Bir zamanlar dünya haritasına baktığınızda; Britanya İmparatorluğu, bu haritanın dörtte üçünü elinde tutuyordu. Avrupa’dan uzak verimsiz bir ada olan bu ülke, üzerinde güneş batmayan imparatorluk olarak, Kanada, Yeni Zelanda, Avustralya, Afrika, Hindistan, Antarktika, Ortadoğu ve Amerika kıtasının efendisiydi. Dünya ticaretini ve siyasetini yönetiyordu. Bugün Londra, Milletler Topluluğu adı altında aynı nüfuza sahiptir desek yanlış olmaz. Bu zekâ ve gücün arkasında nasıl bir planlama vardır? Bu zekâ ve güç, Osmanlı İmparatorluğu ile nasıl bir ilişkiye sahipti? Londra-İstanbul arasında yapılan pazarlıklar, her iki ülkenin hedefleri, birbirleriyle ve diğer ülkelerle ilişkileri, bu kitapta detaylı bir şekilde incelenmiştir.
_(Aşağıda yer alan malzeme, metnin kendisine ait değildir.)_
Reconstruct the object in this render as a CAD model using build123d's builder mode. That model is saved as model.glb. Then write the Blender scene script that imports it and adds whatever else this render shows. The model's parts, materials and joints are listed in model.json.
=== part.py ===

Sanayi Devrimini takiben, tarih ve arkeoloji profesörlerini, askeri uzmanlarını, haritacılarını, maden mühendislerini ve bilim insanlarını Ortadoğu’ya gönderen İngiltere’nin, Osmanlı İmparatorluğu hâkimiyetindeki Ortadoğu haritasını nasıl şekillendirdiği, Hindistan rotasını nasıl koruduğu, Arapların sadakatini nasıl ele geçirdiği ve çıkarlarına uygun bir Irak’ı ne tür bir siyasi mühendislik ile yarattığı ve kullandığı, elinizdeki kitabın esas konusudur.
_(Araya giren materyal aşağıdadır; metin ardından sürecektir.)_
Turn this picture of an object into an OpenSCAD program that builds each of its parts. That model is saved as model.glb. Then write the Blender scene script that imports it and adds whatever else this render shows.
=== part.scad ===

Bugün kanayan bir insanlık yarası olan Ortadoğu’nun pek çok yerinde, İngilizlerden kalma izler bulunması Osmanlı-İngiliz ilişkilerinin tarihsel boyutunun ne kadar önemli olduğunun bir ispatıdır. İngiliz öğretisi üzerine şekillenmiş Amerika Birleşik Devletleri politikaları da bu bağlamda analiz edilmeli ve geleceğe ışık tutmalıdır.